Leavesden parents have expressed their outrage after youngsters were barred from playing football as part of a police anti-social behaviour crackdown.

Letters have been sent to homes in Stud Green asking parents to stop their children playing ball games on the green and warning they faced "robust action" for defying the ban.

The move comes after police received reports of anti-social behaviour in the area.

However it has been met with anger from some parents who say their children are being denied the opportunity to play sport in a safe environment.

Daren Norris, who has lived on Stud Green for 19 years, said he was is outraged that his 11-year-old son Alfie, an aspiring goalkeeper, can’t play football outside their home.

He said younger children were being penalised for the actions of older ones who were causing the trouble.

Mr Norris said: "It is absolutely outrageous that youngsters are being denied the freedom to go out and play on the green.

"It’s the older kids who don’t even live on the green that cause the problems and now my son is being threatened with anti-social behaviour orders which is an absolute outrage.

"It would have been nice to have had some warning from the police that they were going to be putting these orders in place, so we could make any objections."

Police officers turned up in Stud Green on Sunday, July 15, and moved all of the children playing on the green off. Only days before, letters were hand delivered from PC James Irlen from North Watford Police and PCSO Nikki Peatey, local community support officer warning children not to play ball games on the green.

This was in response to other residents of the green complaining of balls hitting their cars and threatening behaviour.

The letter read: "Parents must remind their children that abuse given to others outside is a public order offence that the police will make enquiries into alongside taking the appropriate action."

Alfie’s mum, Abbie Norris, said she was concerned the police letter would force children to play in the road and away from where their parents can see them.
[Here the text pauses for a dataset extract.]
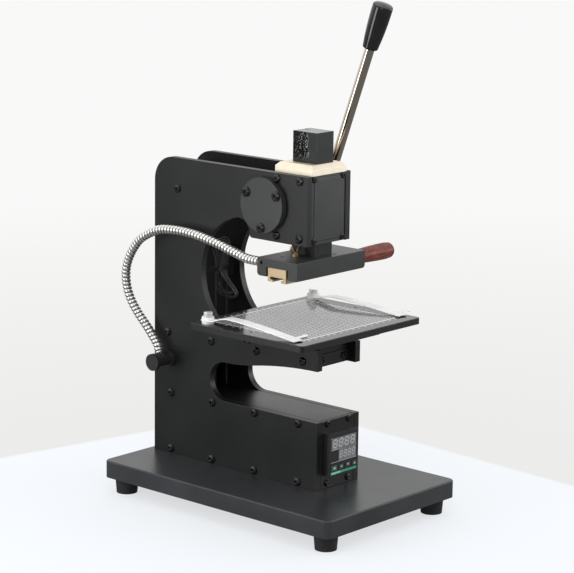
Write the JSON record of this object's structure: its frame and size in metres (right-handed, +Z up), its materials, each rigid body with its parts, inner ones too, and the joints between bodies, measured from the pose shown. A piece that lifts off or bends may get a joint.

She said: "This is all very silly. The summer holidays are coming soon and Alfie is going to be bored inside if he is not allowed to go out on the green.
"They are now going to have to go to Woodside to have a kick-about, which worries me because I like to keep a watchful eye on him and his friends when they are playing out.

"The youngsters will also start to play in the roads, which again concerns me. The safety of our children is more important."

The Watford Observer spoke other residents in the cul de sac about the anti-social behaviour who asked not to be name for fear of repercussions.
They list some of the problems that led to the police letter as youths from other estates causing disruption with foul language, moped driving around the green and reports of drug use.

One elderly resident complained of the rude and aggressive manner of some of the young adults out on the green.

She said: "I don’t have anything against the little ones playing outside because we were all young once. But some of the older children can be very rude sometimes and they can make living here a nightmare.

"Only last week I had a stone come flying into my garden which hit my door canopy. I was very lucky it didn’t hit my window and crack it. 

"The parents have a responsibility to take control of their children’s behaviour."